GIVEN INFORMATION |
• • • • •

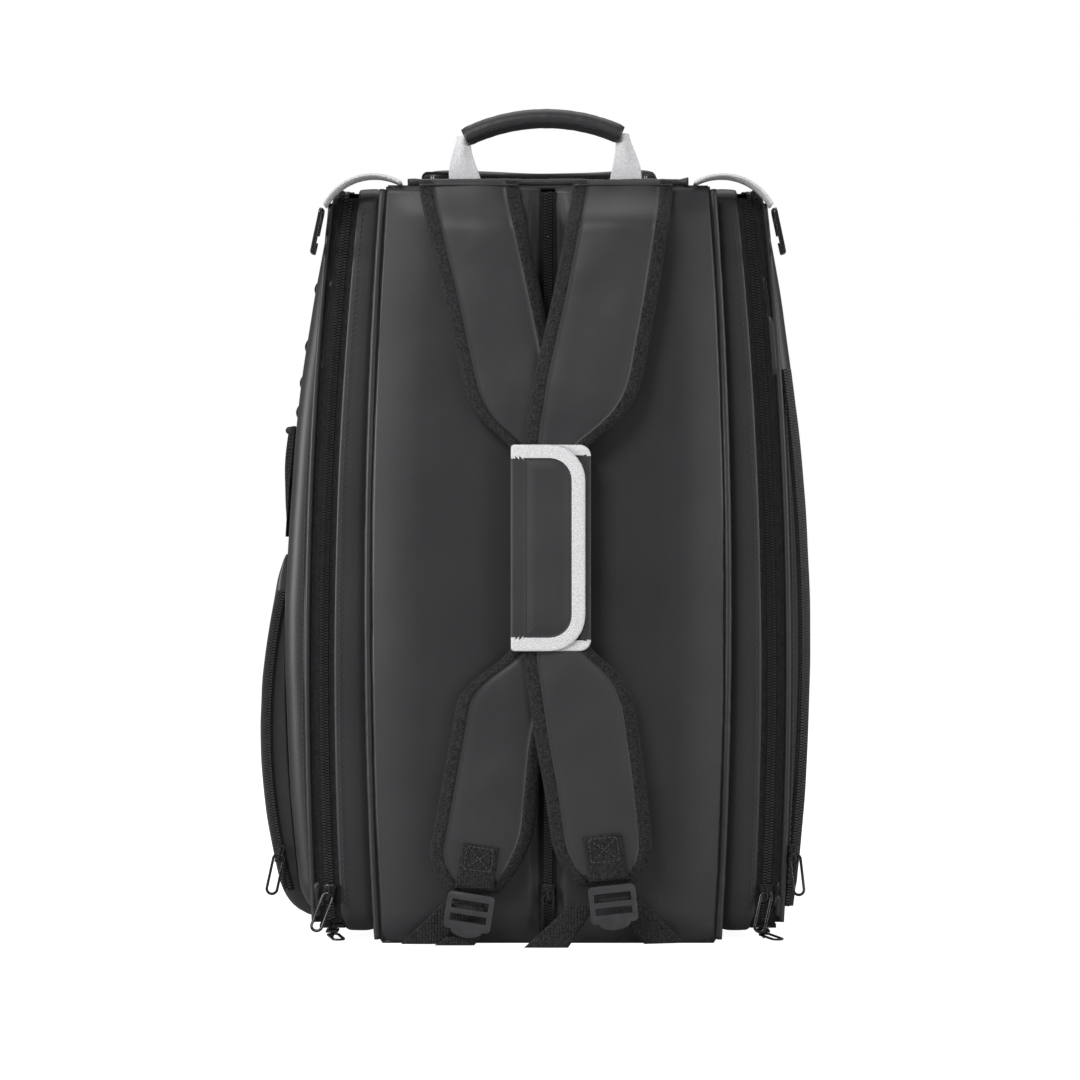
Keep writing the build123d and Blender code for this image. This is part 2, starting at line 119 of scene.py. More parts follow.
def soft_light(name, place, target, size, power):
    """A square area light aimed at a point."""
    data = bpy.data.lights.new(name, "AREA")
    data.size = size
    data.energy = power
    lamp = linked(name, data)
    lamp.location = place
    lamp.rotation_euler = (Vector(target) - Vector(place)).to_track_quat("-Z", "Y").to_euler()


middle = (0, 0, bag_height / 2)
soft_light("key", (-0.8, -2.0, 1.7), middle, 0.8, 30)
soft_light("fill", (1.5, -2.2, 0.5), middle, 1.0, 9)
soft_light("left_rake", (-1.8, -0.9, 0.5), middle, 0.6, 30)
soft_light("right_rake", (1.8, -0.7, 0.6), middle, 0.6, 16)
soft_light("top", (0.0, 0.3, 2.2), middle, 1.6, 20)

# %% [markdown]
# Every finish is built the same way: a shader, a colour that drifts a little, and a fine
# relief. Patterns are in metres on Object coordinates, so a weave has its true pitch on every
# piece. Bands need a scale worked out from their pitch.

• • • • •

OBJECTIVE |
Extract the data exactly as given.

WRITTEN RESPONSE |
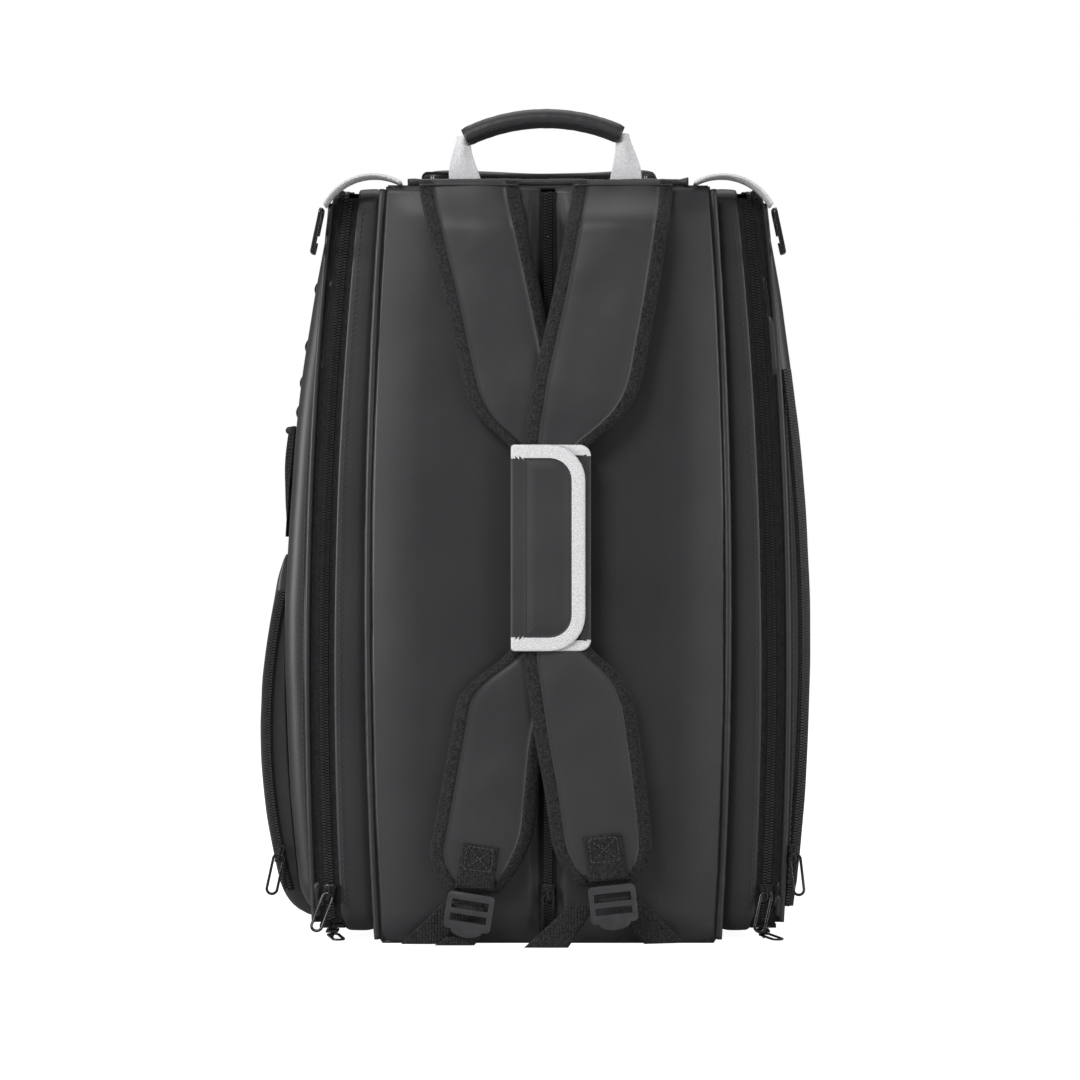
Keep writing the build123d and Blender code for this image. This is part 2, starting at line 119 of scene.py. More parts follow.
def soft_light(name, place, target, size, power):
    """A square area light aimed at a point."""
    data = bpy.data.lights.new(name, "AREA")
    data.size = size
    data.energy = power
    lamp = linked(name, data)
    lamp.location = place
    lamp.rotation_euler = (Vector(target) - Vector(place)).to_track_quat("-Z", "Y").to_euler()


middle = (0, 0, bag_height / 2)
soft_light("key", (-0.8, -2.0, 1.7), middle, 0.8, 30)
soft_light("fill", (1.5, -2.2, 0.5), middle, 1.0, 9)
soft_light("left_rake", (-1.8, -0.9, 0.5), middle, 0.6, 30)
soft_light("right_rake", (1.8, -0.7, 0.6), middle, 0.6, 16)
soft_light("top", (0.0, 0.3, 2.2), middle, 1.6, 20)

# %% [markdown]
# Every finish is built the same way: a shader, a colour that drifts a little, and a fine
# relief. Patterns are in metres on Object coordinates, so a weave has its true pitch on every
# piece. Bands need a scale worked out from their pitch.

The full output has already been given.